Records
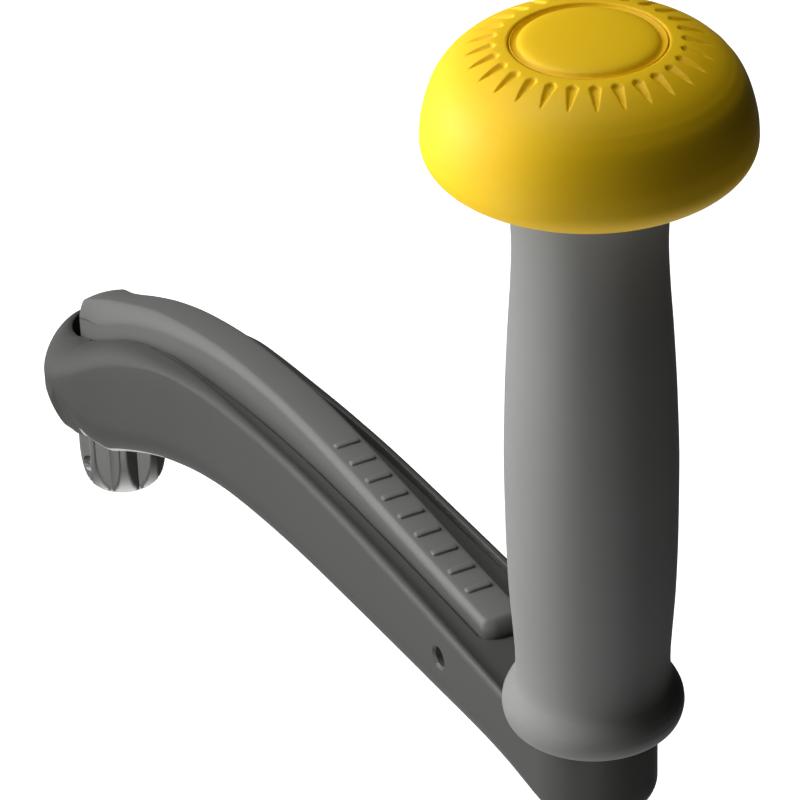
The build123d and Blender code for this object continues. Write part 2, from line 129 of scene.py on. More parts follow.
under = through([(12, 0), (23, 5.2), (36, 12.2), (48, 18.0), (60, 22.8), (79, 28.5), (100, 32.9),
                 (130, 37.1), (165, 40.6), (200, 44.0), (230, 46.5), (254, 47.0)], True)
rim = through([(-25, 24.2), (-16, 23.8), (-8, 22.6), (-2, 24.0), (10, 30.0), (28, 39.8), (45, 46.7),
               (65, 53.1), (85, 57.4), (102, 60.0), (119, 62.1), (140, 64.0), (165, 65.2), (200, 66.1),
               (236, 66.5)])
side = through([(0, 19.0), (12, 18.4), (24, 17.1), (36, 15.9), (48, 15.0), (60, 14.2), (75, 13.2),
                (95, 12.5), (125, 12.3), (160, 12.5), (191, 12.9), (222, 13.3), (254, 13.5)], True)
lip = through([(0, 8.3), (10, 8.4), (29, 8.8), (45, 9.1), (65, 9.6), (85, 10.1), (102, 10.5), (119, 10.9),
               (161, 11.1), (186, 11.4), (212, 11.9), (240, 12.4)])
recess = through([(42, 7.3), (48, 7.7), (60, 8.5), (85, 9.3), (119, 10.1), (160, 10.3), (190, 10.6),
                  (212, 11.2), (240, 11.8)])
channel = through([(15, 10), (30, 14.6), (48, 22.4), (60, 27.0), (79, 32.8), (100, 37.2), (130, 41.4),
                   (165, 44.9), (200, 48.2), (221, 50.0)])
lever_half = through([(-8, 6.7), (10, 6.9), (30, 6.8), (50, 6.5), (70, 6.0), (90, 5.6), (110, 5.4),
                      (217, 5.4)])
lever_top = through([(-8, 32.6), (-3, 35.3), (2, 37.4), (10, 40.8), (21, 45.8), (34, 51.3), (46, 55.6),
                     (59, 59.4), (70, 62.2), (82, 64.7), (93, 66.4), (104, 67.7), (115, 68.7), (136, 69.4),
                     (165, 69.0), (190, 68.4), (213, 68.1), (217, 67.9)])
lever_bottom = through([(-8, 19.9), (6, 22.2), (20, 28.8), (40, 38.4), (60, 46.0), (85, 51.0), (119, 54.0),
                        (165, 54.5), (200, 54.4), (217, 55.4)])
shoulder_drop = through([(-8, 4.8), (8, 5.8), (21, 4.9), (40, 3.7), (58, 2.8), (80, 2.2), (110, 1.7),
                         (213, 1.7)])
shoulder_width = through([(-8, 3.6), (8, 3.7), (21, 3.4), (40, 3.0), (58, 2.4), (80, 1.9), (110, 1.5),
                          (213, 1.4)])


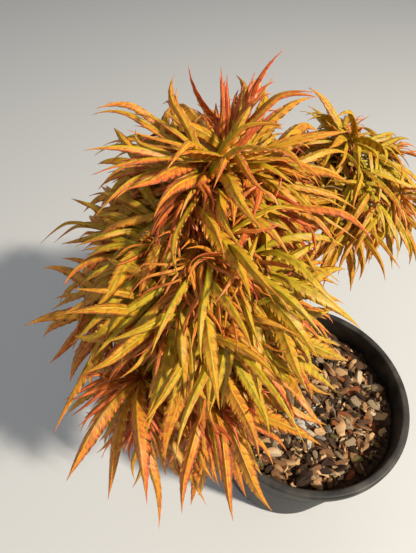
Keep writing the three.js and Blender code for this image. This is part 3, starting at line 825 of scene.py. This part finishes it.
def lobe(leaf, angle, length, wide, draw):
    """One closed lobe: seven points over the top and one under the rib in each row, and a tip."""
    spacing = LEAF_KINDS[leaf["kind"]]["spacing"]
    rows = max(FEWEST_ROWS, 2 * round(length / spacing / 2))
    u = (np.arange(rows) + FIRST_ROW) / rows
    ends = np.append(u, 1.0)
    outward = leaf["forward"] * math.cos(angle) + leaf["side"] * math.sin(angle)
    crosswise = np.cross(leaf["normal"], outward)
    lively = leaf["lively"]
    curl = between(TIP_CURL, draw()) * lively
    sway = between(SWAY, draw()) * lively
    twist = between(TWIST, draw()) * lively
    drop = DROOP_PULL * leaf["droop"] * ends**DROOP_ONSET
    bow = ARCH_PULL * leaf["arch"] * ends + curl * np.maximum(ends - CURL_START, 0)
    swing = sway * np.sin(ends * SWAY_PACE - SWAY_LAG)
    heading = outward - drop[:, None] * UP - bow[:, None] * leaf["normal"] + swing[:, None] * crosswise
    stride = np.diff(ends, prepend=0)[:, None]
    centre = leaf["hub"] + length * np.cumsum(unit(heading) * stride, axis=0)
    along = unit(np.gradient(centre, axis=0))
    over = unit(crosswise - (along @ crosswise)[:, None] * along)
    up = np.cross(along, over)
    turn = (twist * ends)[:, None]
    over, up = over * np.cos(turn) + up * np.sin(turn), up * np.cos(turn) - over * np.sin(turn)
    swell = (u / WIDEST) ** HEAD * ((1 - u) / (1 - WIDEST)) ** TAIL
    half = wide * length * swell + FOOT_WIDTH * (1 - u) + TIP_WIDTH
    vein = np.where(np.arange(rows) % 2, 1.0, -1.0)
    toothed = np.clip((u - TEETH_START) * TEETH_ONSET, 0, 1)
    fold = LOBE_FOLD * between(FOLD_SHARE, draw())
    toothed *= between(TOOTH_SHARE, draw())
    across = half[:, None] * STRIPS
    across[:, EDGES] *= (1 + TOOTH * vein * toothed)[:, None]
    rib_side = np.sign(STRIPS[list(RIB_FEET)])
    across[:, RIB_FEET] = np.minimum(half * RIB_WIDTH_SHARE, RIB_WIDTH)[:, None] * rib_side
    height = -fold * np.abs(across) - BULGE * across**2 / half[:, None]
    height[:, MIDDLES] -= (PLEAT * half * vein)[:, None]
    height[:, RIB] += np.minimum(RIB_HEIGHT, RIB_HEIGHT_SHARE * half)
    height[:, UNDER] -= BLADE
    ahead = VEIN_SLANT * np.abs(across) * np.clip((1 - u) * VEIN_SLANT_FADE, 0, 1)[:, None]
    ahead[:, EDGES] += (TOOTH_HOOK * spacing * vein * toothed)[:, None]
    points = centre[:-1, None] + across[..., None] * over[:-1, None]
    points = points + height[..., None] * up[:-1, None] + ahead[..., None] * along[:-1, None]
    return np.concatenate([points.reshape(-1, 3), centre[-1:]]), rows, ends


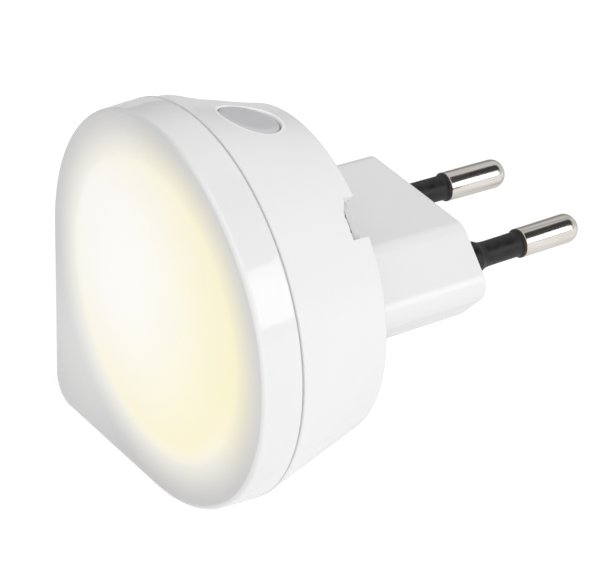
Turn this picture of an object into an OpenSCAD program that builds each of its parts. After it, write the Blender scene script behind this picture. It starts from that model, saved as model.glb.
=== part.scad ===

== What you have to do ==
Reproduce the listing in full. Keep it exactly as written.

== Answer to the task ==
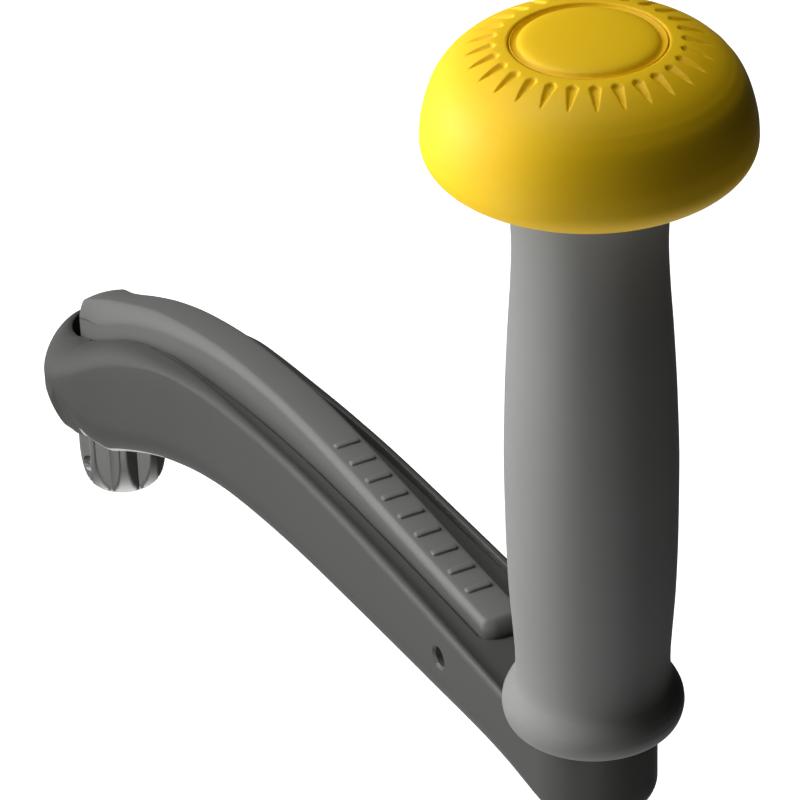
The build123d and Blender code for this object continues. Write part 2, from line 129 of scene.py on. More parts follow.
under = through([(12, 0), (23, 5.2), (36, 12.2), (48, 18.0), (60, 22.8), (79, 28.5), (100, 32.9),
                 (130, 37.1), (165, 40.6), (200, 44.0), (230, 46.5), (254, 47.0)], True)
rim = through([(-25, 24.2), (-16, 23.8), (-8, 22.6), (-2, 24.0), (10, 30.0), (28, 39.8), (45, 46.7),
               (65, 53.1), (85, 57.4), (102, 60.0), (119, 62.1), (140, 64.0), (165, 65.2), (200, 66.1),
               (236, 66.5)])
side = through([(0, 19.0), (12, 18.4), (24, 17.1), (36, 15.9), (48, 15.0), (60, 14.2), (75, 13.2),
                (95, 12.5), (125, 12.3), (160, 12.5), (191, 12.9), (222, 13.3), (254, 13.5)], True)
lip = through([(0, 8.3), (10, 8.4), (29, 8.8), (45, 9.1), (65, 9.6), (85, 10.1), (102, 10.5), (119, 10.9),
               (161, 11.1), (186, 11.4), (212, 11.9), (240, 12.4)])
recess = through([(42, 7.3), (48, 7.7), (60, 8.5), (85, 9.3), (119, 10.1), (160, 10.3), (190, 10.6),
                  (212, 11.2), (240, 11.8)])
channel = through([(15, 10), (30, 14.6), (48, 22.4), (60, 27.0), (79, 32.8), (100, 37.2), (130, 41.4),
                   (165, 44.9), (200, 48.2), (221, 50.0)])
lever_half = through([(-8, 6.7), (10, 6.9), (30, 6.8), (50, 6.5), (70, 6.0), (90, 5.6), (110, 5.4),
                      (217, 5.4)])
lever_top = through([(-8, 32.6), (-3, 35.3), (2, 37.4), (10, 40.8), (21, 45.8), (34, 51.3), (46, 55.6),
                     (59, 59.4), (70, 62.2), (82, 64.7), (93, 66.4), (104, 67.7), (115, 68.7), (136, 69.4),
                     (165, 69.0), (190, 68.4), (213, 68.1), (217, 67.9)])
lever_bottom = through([(-8, 19.9), (6, 22.2), (20, 28.8), (40, 38.4), (60, 46.0), (85, 51.0), (119, 54.0),
                        (165, 54.5), (200, 54.4), (217, 55.4)])
shoulder_drop = through([(-8, 4.8), (8, 5.8), (21, 4.9), (40, 3.7), (58, 2.8), (80, 2.2), (110, 1.7),
                         (213, 1.7)])
shoulder_width = through([(-8, 3.6), (8, 3.7), (21, 3.4), (40, 3.0), (58, 2.4), (80, 1.9), (110, 1.5),
                          (213, 1.4)])


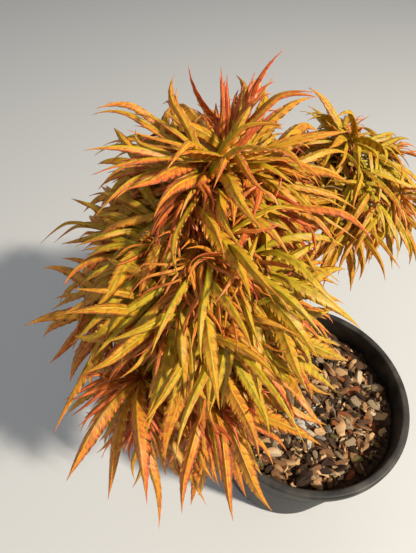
Keep writing the three.js and Blender code for this image. This is part 3, starting at line 825 of scene.py. This part finishes it.
def lobe(leaf, angle, length, wide, draw):
    """One closed lobe: seven points over the top and one under the rib in each row, and a tip."""
    spacing = LEAF_KINDS[leaf["kind"]]["spacing"]
    rows = max(FEWEST_ROWS, 2 * round(length / spacing / 2))
    u = (np.arange(rows) + FIRST_ROW) / rows
    ends = np.append(u, 1.0)
    outward = leaf["forward"] * math.cos(angle) + leaf["side"] * math.sin(angle)
    crosswise = np.cross(leaf["normal"], outward)
    lively = leaf["lively"]
    curl = between(TIP_CURL, draw()) * lively
    sway = between(SWAY, draw()) * lively
    twist = between(TWIST, draw()) * lively
    drop = DROOP_PULL * leaf["droop"] * ends**DROOP_ONSET
    bow = ARCH_PULL * leaf["arch"] * ends + curl * np.maximum(ends - CURL_START, 0)
    swing = sway * np.sin(ends * SWAY_PACE - SWAY_LAG)
    heading = outward - drop[:, None] * UP - bow[:, None] * leaf["normal"] + swing[:, None] * crosswise
    stride = np.diff(ends, prepend=0)[:, None]
    centre = leaf["hub"] + length * np.cumsum(unit(heading) * stride, axis=0)
    along = unit(np.gradient(centre, axis=0))
    over = unit(crosswise - (along @ crosswise)[:, None] * along)
    up = np.cross(along, over)
    turn = (twist * ends)[:, None]
    over, up = over * np.cos(turn) + up * np.sin(turn), up * np.cos(turn) - over * np.sin(turn)
    swell = (u / WIDEST) ** HEAD * ((1 - u) / (1 - WIDEST)) ** TAIL
    half = wide * length * swell + FOOT_WIDTH * (1 - u) + TIP_WIDTH
    vein = np.where(np.arange(rows) % 2, 1.0, -1.0)
    toothed = np.clip((u - TEETH_START) * TEETH_ONSET, 0, 1)
    fold = LOBE_FOLD * between(FOLD_SHARE, draw())
    toothed *= between(TOOTH_SHARE, draw())
    across = half[:, None] * STRIPS
    across[:, EDGES] *= (1 + TOOTH * vein * toothed)[:, None]
    rib_side = np.sign(STRIPS[list(RIB_FEET)])
    across[:, RIB_FEET] = np.minimum(half * RIB_WIDTH_SHARE, RIB_WIDTH)[:, None] * rib_side
    height = -fold * np.abs(across) - BULGE * across**2 / half[:, None]
    height[:, MIDDLES] -= (PLEAT * half * vein)[:, None]
    height[:, RIB] += np.minimum(RIB_HEIGHT, RIB_HEIGHT_SHARE * half)
    height[:, UNDER] -= BLADE
    ahead = VEIN_SLANT * np.abs(across) * np.clip((1 - u) * VEIN_SLANT_FADE, 0, 1)[:, None]
    ahead[:, EDGES] += (TOOTH_HOOK * spacing * vein * toothed)[:, None]
    points = centre[:-1, None] + across[..., None] * over[:-1, None]
    points = points + height[..., None] * up[:-1, None] + ahead[..., None] * along[:-1, None]
    return np.concatenate([points.reshape(-1, 3), centre[-1:]]), rows, ends


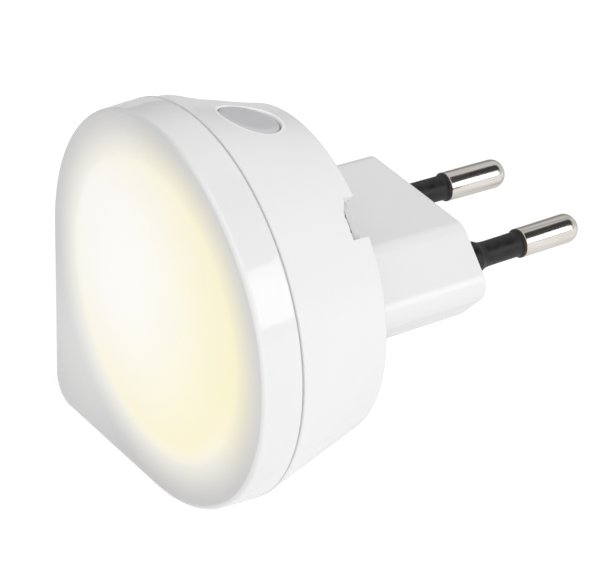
Turn this picture of an object into an OpenSCAD program that builds each of its parts. After it, write the Blender scene script behind this picture. It starts from that model, saved as model.glb.
=== part.scad ===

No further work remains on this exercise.